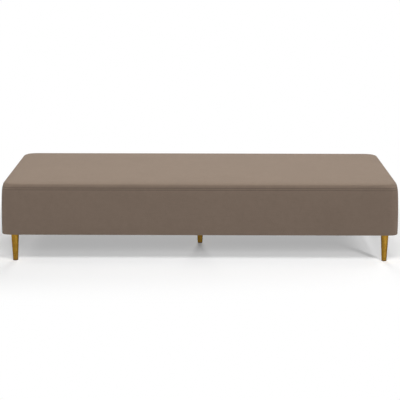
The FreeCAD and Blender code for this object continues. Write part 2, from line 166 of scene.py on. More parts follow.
# camera, as far from the divan and turned as in the photograph

view = {
    "place": (0.02193, -7.5563, 1.70625),
    "down": 0.19247,
    "turn": 0.00297,
    "roll": 0.00191,
    "focal": 1437.98,  # pixels, for a frame 400 wide
    "frame": 400,
    "sensor": 36.0,
}
aim = (
    Matrix.Rotation(view["turn"], 3, "Z")
    @ Matrix.Rotation(math.pi / 2 - view["down"], 3, "X")
    @ Matrix.Rotation(view["roll"], 3, "Z")
)
bpy.ops.object.camera_add(location=view["place"], rotation=aim.to_euler())
camera = bpy.context.active_object
camera.data.sensor_width = view["sensor"]
camera.data.lens = view["focal"] * view["sensor"] / view["frame"]
camera.data.clip_end = 200
bpy.context.scene.camera = camera
print("camera set")


# materials

class Signal:
    # a socket that can be used in a formula
    def __init__(self, finish, socket):
        self.finish = finish
        self.socket = socket

    def __add__(self, other):
        return self.finish.maths("ADD", self, other)

    def __sub__(self, other):
        return self.finish.maths("SUBTRACT", self, other)

    def __rsub__(self, other):
        return self.finish.maths("SUBTRACT", other, self)

    def __mul__(self, other):
        return self.finish.maths("MULTIPLY", self, other)

    def __truediv__(self, other):
        return self.finish.maths("DIVIDE", self, other)

    __radd__ = __add__
    __rmul__ = __mul__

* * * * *

WHAT IS EXPECTED:
Copy every line of the material in which the word "scene" occurs.

CORRECT RESPONSE:
The FreeCAD and Blender code for this object continues. Write part 2, from line 166 of scene.py on. More parts follow.
bpy.context.scene.camera = camera